▶ _What is being asked_
Your task is to write out the complete listing exactly as it is shown.

▶ _Recorded data_
---

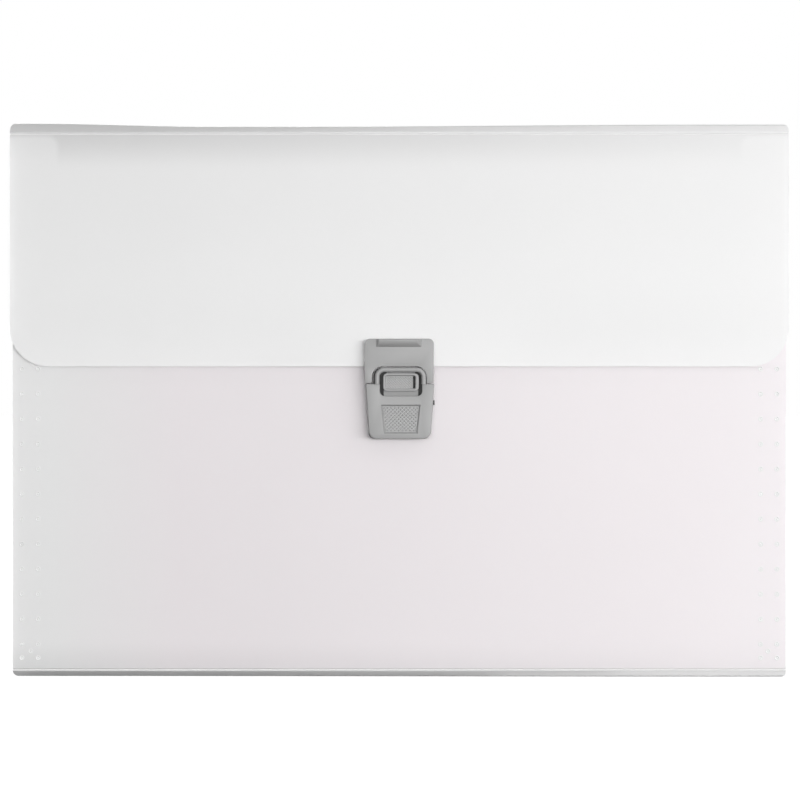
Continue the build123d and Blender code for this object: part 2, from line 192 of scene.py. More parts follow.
def frosted_sheet(name, pale, deep, through, roughness=0.42, tooth=0.02, shade=None, tints_and_shades=()):
    """A milky sheet: two near whites that drift into each other, and the share of light let through."""
    material, tree, out = new_material(name)
    place = add_node(tree, "ShaderNodeTexCoord").outputs["Object"]
    drift = add_node(tree, "ShaderNodeTexNoise", {
        "Vector": place, "Scale": 1 / (sheet_wave * MM), "Detail": 2.0})
    tint = add_node(tree, "ShaderNodeMix", {"Factor": drift.outputs["Fac"]}, data_type="RGBA")
    tint.inputs[6].default_value = linear(deep)
    tint.inputs[7].default_value = linear(pale)
    colour = crease_shade(tree, place, tint.outputs[2], **shade) if shade else tint.outputs[2]
    for tint_or_shade, axis, start, end in tints_and_shades:
        colour = tinted_or_shaded(tree, place, colour, tint_or_shade, axis, start, end)
    grain = add_node(tree, "ShaderNodeTexNoise", {
        "Vector": place, "Scale": 1 / (sheet_tooth * MM), "Detail": 3.0})
    slow = add_node(tree, "ShaderNodeBump", {
        "Height": drift.outputs["Fac"], "Distance": wave_height * MM})
    fine = add_node(tree, "ShaderNodeBump", {
        "Height": grain.outputs["Fac"], "Distance": tooth * MM, "Normal": slow.outputs["Normal"]})
    haze = add_node(tree, "ShaderNodeBsdfPrincipled", {
        "Base Color": colour, "Roughness": roughness, "IOR": 1.49, "Normal": fine.outputs["Normal"]})
    glow = add_node(tree, "ShaderNodeBsdfTranslucent", {
        "Color": colour, "Normal": fine.outputs["Normal"]})
    sheet = add_node(tree, "ShaderNodeMixShader", {
        "Fac": through, 1: haze.outputs[0], 2: glow.outputs[0]})
    tree.links.new(sheet.outputs[0], out.inputs["Surface"])
    return material


gusset_top = 229.0
no_flange = -300.0
cover_plastic = frosted_sheet("frosted_polypropylene_sheet", "#FBFBFB", "#F8F8F8", 0.33)
# Painted light and shade: the crown starts from a lighter white than the other sheets and darkens towards
# the left.
crown_plastic = frosted_sheet("frosted_polypropylene_crown", "#FFFFFF", "#FDFDFD", 0.33,
                              tints_and_shades=[("#EAEAEA", "X", 20, -sheet_half)])
# Painted light and shade: the flap starts from a lighter white than the other sheets, darkens towards its
# top, and has painted shade under its crease, deepest on the left.
flap_plastic = frosted_sheet(
    "frosted_polypropylene_flap", "#FFFFFF", "#FCFCFC", 0.33, tints_and_shades=[("#FBFBFB", "Z", 140, 200)],
    shade={"dark": "#E5E5E5", "start": 213, "end": 232.5, "left": 1.0, "right": 0.25,
           "flange_top": gusset_top})
# The panel's pink trace is the dividers showing through. Painted light and shade: it starts from a
# lighter white than the other sheets, darkens towards the left, and has painted shade at its foot.
panel_plastic = frosted_sheet(
    "frosted_polypropylene_panel", "#FFFFFF", "#FCFCFC", 0.33,
    tints_and_shades=[("#FFFBFD", "X", -146, -93), ("#FAFAFA", "X", sheet_half, -60)],
    shade={"dark": "#F2F2F2", "start": 17, "end": 2, "left": 1.0, "right": 0.2,
           "flange_top": no_flange})
film_plastic = frosted_sheet("frosted_polypropylene_film", "#FAFAFA", "#F7F7F7", 0.60)
divider_plastic = frosted_sheet("tinted_polypropylene_divider", "#F2DFE3", "#EEDADF", 0.45)
weld_plastic = frosted_sheet("melted_polypropylene_weld", "#FDFDFD", "#FBFBFB", 0.24, roughness=0.25,
                             tooth=0.004)

# %% [markdown]
# The clasp is injection moulded ABS in mid grey. Its mould was spark eroded, which leaves an even satin
# of fine pits, so the light spreads over the rounded edges instead of glinting on them. The knurled
# floors get a slightly lighter copy of the grey, a painted highlight. The plate that closes it at the
# back is painted near black, as painted shade, which makes every gap read black, and the spring inside is
# acetal, whiter and slicker.

# %% Moulded clasp plastics
pit_width = 0.35


def moulded_plastic(name, colour, roughness, ior, pits=0.006):
    """An even moulded plastic with a fine satin."""
    material, tree, out = new_material(name)
    place = add_node(tree, "ShaderNodeTexCoord").outputs["Object"]
    grain = add_node(tree, "ShaderNodeTexNoise", {
        "Vector": place, "Scale": 1 / (pit_width * MM), "Detail": 2.0})
    fine = add_node(tree, "ShaderNodeBump", {"Height": grain.outputs["Fac"], "Distance": pits * MM})
    body = add_node(tree, "ShaderNodeBsdfPrincipled", {
        "Base Color": linear(colour), "Roughness": roughness, "IOR": ior,
        "Normal": fine.outputs["Normal"]})
    tree.links.new(body.outputs[0], out.inputs["Surface"])
    return material


clasp_plastic = moulded_plastic("grey_moulded_abs", "#969696", 0.45, 1.53)
# Painted highlight: the knurl's grey is a little lighter than the clasp's, and a little glossier.
knurl_highlit_plastic = moulded_plastic("grey_moulded_abs_knurl_highlit", "#9B9B9B", 0.38, 1.53)
# Painted shade: the base plate is near black so that every gap in the clasp reads as shadow.
painted_shadow_plastic = moulded_plastic("painted_shadow_moulded_abs", "#2E2E2E", 0.50, 1.53)
spring_plastic = moulded_plastic("white_moulded_acetal", "#DCDAD4", 0.3, 1.48, 0.002)

# %% [markdown]
# The CAD nodes that stay get their finish here. Each is a loose-triangle mesh that is already right,
# so only its material slots change.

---

▶ _Task solution_
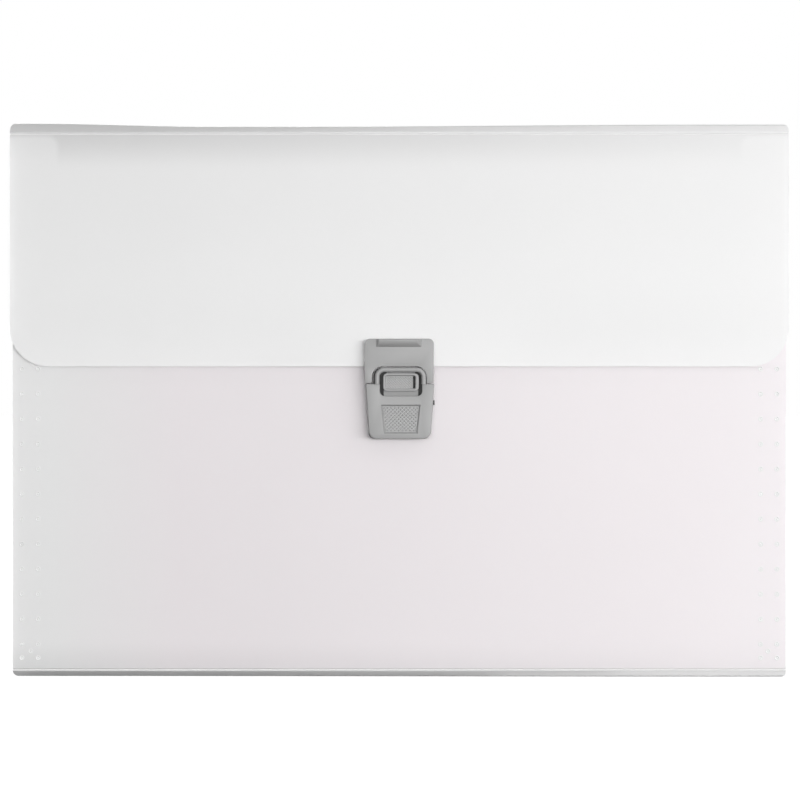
Continue the build123d and Blender code for this object: part 2, from line 192 of scene.py. More parts follow.
def frosted_sheet(name, pale, deep, through, roughness=0.42, tooth=0.02, shade=None, tints_and_shades=()):
    """A milky sheet: two near whites that drift into each other, and the share of light let through."""
    material, tree, out = new_material(name)
    place = add_node(tree, "ShaderNodeTexCoord").outputs["Object"]
    drift = add_node(tree, "ShaderNodeTexNoise", {
        "Vector": place, "Scale": 1 / (sheet_wave * MM), "Detail": 2.0})
    tint = add_node(tree, "ShaderNodeMix", {"Factor": drift.outputs["Fac"]}, data_type="RGBA")
    tint.inputs[6].default_value = linear(deep)
    tint.inputs[7].default_value = linear(pale)
    colour = crease_shade(tree, place, tint.outputs[2], **shade) if shade else tint.outputs[2]
    for tint_or_shade, axis, start, end in tints_and_shades:
        colour = tinted_or_shaded(tree, place, colour, tint_or_shade, axis, start, end)
    grain = add_node(tree, "ShaderNodeTexNoise", {
        "Vector": place, "Scale": 1 / (sheet_tooth * MM), "Detail": 3.0})
    slow = add_node(tree, "ShaderNodeBump", {
        "Height": drift.outputs["Fac"], "Distance": wave_height * MM})
    fine = add_node(tree, "ShaderNodeBump", {
        "Height": grain.outputs["Fac"], "Distance": tooth * MM, "Normal": slow.outputs["Normal"]})
    haze = add_node(tree, "ShaderNodeBsdfPrincipled", {
        "Base Color": colour, "Roughness": roughness, "IOR": 1.49, "Normal": fine.outputs["Normal"]})
    glow = add_node(tree, "ShaderNodeBsdfTranslucent", {
        "Color": colour, "Normal": fine.outputs["Normal"]})
    sheet = add_node(tree, "ShaderNodeMixShader", {
        "Fac": through, 1: haze.outputs[0], 2: glow.outputs[0]})
    tree.links.new(sheet.outputs[0], out.inputs["Surface"])
    return material


gusset_top = 229.0
no_flange = -300.0
cover_plastic = frosted_sheet("frosted_polypropylene_sheet", "#FBFBFB", "#F8F8F8", 0.33)
# Painted light and shade: the crown starts from a lighter white than the other sheets and darkens towards
# the left.
crown_plastic = frosted_sheet("frosted_polypropylene_crown", "#FFFFFF", "#FDFDFD", 0.33,
                              tints_and_shades=[("#EAEAEA", "X", 20, -sheet_half)])
# Painted light and shade: the flap starts from a lighter white than the other sheets, darkens towards its
# top, and has painted shade under its crease, deepest on the left.
flap_plastic = frosted_sheet(
    "frosted_polypropylene_flap", "#FFFFFF", "#FCFCFC", 0.33, tints_and_shades=[("#FBFBFB", "Z", 140, 200)],
    shade={"dark": "#E5E5E5", "start": 213, "end": 232.5, "left": 1.0, "right": 0.25,
           "flange_top": gusset_top})
# The panel's pink trace is the dividers showing through. Painted light and shade: it starts from a
# lighter white than the other sheets, darkens towards the left, and has painted shade at its foot.
panel_plastic = frosted_sheet(
    "frosted_polypropylene_panel", "#FFFFFF", "#FCFCFC", 0.33,
    tints_and_shades=[("#FFFBFD", "X", -146, -93), ("#FAFAFA", "X", sheet_half, -60)],
    shade={"dark": "#F2F2F2", "start": 17, "end": 2, "left": 1.0, "right": 0.2,
           "flange_top": no_flange})
film_plastic = frosted_sheet("frosted_polypropylene_film", "#FAFAFA", "#F7F7F7", 0.60)
divider_plastic = frosted_sheet("tinted_polypropylene_divider", "#F2DFE3", "#EEDADF", 0.45)
weld_plastic = frosted_sheet("melted_polypropylene_weld", "#FDFDFD", "#FBFBFB", 0.24, roughness=0.25,
                             tooth=0.004)

# %% [markdown]
# The clasp is injection moulded ABS in mid grey. Its mould was spark eroded, which leaves an even satin
# of fine pits, so the light spreads over the rounded edges instead of glinting on them. The knurled
# floors get a slightly lighter copy of the grey, a painted highlight. The plate that closes it at the
# back is painted near black, as painted shade, which makes every gap read black, and the spring inside is
# acetal, whiter and slicker.

# %% Moulded clasp plastics
pit_width = 0.35


def moulded_plastic(name, colour, roughness, ior, pits=0.006):
    """An even moulded plastic with a fine satin."""
    material, tree, out = new_material(name)
    place = add_node(tree, "ShaderNodeTexCoord").outputs["Object"]
    grain = add_node(tree, "ShaderNodeTexNoise", {
        "Vector": place, "Scale": 1 / (pit_width * MM), "Detail": 2.0})
    fine = add_node(tree, "ShaderNodeBump", {"Height": grain.outputs["Fac"], "Distance": pits * MM})
    body = add_node(tree, "ShaderNodeBsdfPrincipled", {
        "Base Color": linear(colour), "Roughness": roughness, "IOR": ior,
        "Normal": fine.outputs["Normal"]})
    tree.links.new(body.outputs[0], out.inputs["Surface"])
    return material


clasp_plastic = moulded_plastic("grey_moulded_abs", "#969696", 0.45, 1.53)
# Painted highlight: the knurl's grey is a little lighter than the clasp's, and a little glossier.
knurl_highlit_plastic = moulded_plastic("grey_moulded_abs_knurl_highlit", "#9B9B9B", 0.38, 1.53)
# Painted shade: the base plate is near black so that every gap in the clasp reads as shadow.
painted_shadow_plastic = moulded_plastic("painted_shadow_moulded_abs", "#2E2E2E", 0.50, 1.53)
spring_plastic = moulded_plastic("white_moulded_acetal", "#DCDAD4", 0.3, 1.48, 0.002)

# %% [markdown]
# The CAD nodes that stay get their finish here. Each is a loose-triangle mesh that is already right,
# so only its material slots change.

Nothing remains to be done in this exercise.